If they do so, it will be precisely because of their "non-theological Christianity". The non-theological Christian does not understand what is at stake (i.e. a sexual anthropology that links human nature and destiny to God's nature), do not know how to defend it intellectually, and are even blissfully unaware that it is *possible* to defend it intellectually. Such Christians are wonderfully malleable, and make excellent fodder for the moral and cultural-relativist project that our would-be social commissars are engaged in.
Peregrinus says that "Even those who come to Christianity as adults, in my experience (being on an RCIA team) are mostly brought there through significant relationships with Christians – typically either a family member, a spouse or a boyfriend or girlfriend. The theology comes later."

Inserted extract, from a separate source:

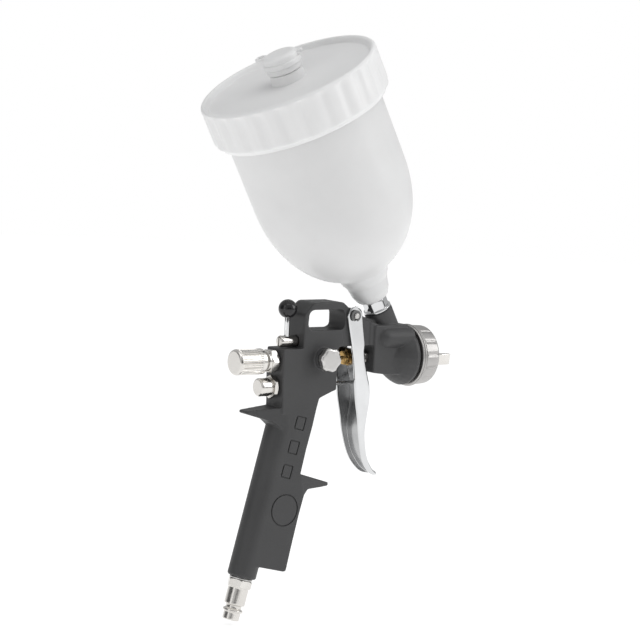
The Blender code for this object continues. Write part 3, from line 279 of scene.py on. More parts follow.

With respect, "the theology comes later" is a big assumption, and one not borne out by observation. How many alumni of Catholic education could give you a coherent account of the anthropology that underlies and justifies Catholic sexual morality? Heck, even most of the religious education teachers can't do it.
So I agree with Peregrinus that non-theological Christianity is a fact. I agree even more with Schutz that this is an unacceptable fact. I'd even go further and say that this is a fact dangerous to Christianity, and the Catholic community in particular.
Just like any other sloppily-managed corporation, we look ripe for a hostile takeover.
A fine "Last Word" on this topic, Athanasius! Thank you.